Grave fears for India burial site

By Pauline McLean
BBC Scotland arts correspondent

Kolkata cemetery

A team of Scottish heritage experts will fly out to India this weekend to help save a historic graveyard.

The Scottish Cemetery of Kolkata, the last resting place of up to 1,600 people, has become overgrown and many of the graves have been damaged.

Conservationists hope to restore the site, which lies in a densely-populated part of Calcutta.

Economist James Wilson - who introduced income tax and paper currency to India - is said to be buried there.

There are also hundreds of soldiers, jute traders, industrialists and missionaries at the burial site.

"This is a little piece of Scotland in India, a green space in a densely populated part of Calcutta," said James Simpson of the Edinburgh-based conservation architects Simpson and Brown, who has visited the site several times.

"Even the gravestones are made of Scottish stone - granite and marble, some of it brought all the way from home.

"All these people made Calcutta such a Scottish city back in the 19th Century."

But the graveyard - once the responsibility of the country's first Church of Scotland, St Andrew's Church in Calcutta's Dalhousie Square, has become overgrown.

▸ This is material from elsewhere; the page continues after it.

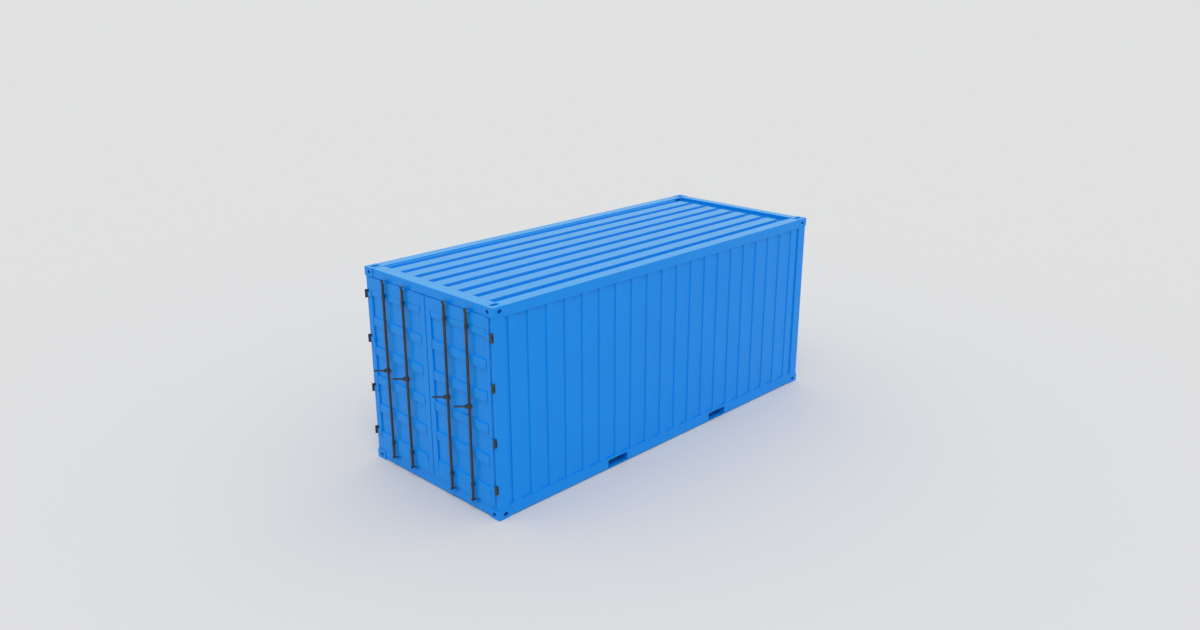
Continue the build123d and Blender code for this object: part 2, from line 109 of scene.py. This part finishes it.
# How far the finishes stretch their patterns, and the share of each
GEAR_DRAWN_STRETCH = (1, 1, 0.08)
PLY_GRAIN_STRETCH = (0.06, 1, 1)
PLY_PORE_STRETCH = (0.035, 1, 1)
PLY_RING_STRETCH = (0.12, 1, 1)
PAINT_CLOUD_SHARE = 0.7
GEAR_CLOUD_SHARE = 0.6
PLY_GRAIN_SHARE = 0.45
PLY_RING_SHARE = 0.30
PLY_CLOUD_SHARE = 0.25
PLY_PORE_SHARE = 0.55

# Camera and light
CAMERA_PLACE = (-9.6463, -9.2599, 5.9623)
CAMERA_AZIMUTH = -45.85
CAMERA_ELEVATION = 18.41
CAMERA_LENS = 30.39
SENSOR_WIDTH = 36.0
SKY_STRENGTH = 0.95
SUN_STRENGTH = 0.85
SUN_SOFTNESS = 30.0
SUN_FROM = (-0.35, -0.42, 0.84)
GROUND_SIZE = 900.0
GROUND_DROP = 0.0005
GROUND_CELLS = 0.6
GROUND_SPECKLE = 0.02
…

Kolkata cemetery Many of the stones have been damaged, their details barely legible.

The Indian National Trust for Art and Cultural Heritage, along with the Kolkata Scottish Heritage Trust, wants to restore the site, not just for historical posterity but because the graveyard will provide much needed green space in a densely-populated area.

At their invite, Mr Simpson will return to Kolkata at the weekend with surveyors from the Royal Commission on Ancient and Historical Monuments of Scotland (RCAHMS) and a cemetery expert from Highland Council.

Their task will be to carry out a first survey of the site and develop a plan for restoration.

The Scottish expertise will be vital - most of the names on the graves are Scottish, even the gravestones are largely made of Aberdeen granite - but they also hope to establish local training in traditional skills.

"The commission has many years of experience and expertise surveying and recording threatened buildings in Scotland - it is just one aspect of our role recording the nation's built environment," said Clare Sorensen, architectural historian at RCAHMS.

Grave in Kolkata cemetery "The Kolkata Cemetery is an important monument to the joint heritage of both Scotland and India, and we are delighted to be asked to survey and record this treasured place overseas."

It is a point echoed by Linda Fabiani, minister for Europe, external affairs and culture.

She said: "The Scottish Government's International Framework highlights the importance that we place on strengthening the existing links between Scotland and India. The work of the Kolkata Scottish Heritage Trust demonstrates how we can seek to build on historical links between our countries, and the opportunities for mutual benefit that this relationship can bring.

"I am pleased that the work the team is undertaking seeks to preserve the historic importance of this site for both Scotland and Kolkata, as well as working to improve the local landscape for the benefit of the local community."

The team leave for India on 8 November and photography and survey information from the visit will be made available to the public online at www.rcahms.gov.uk.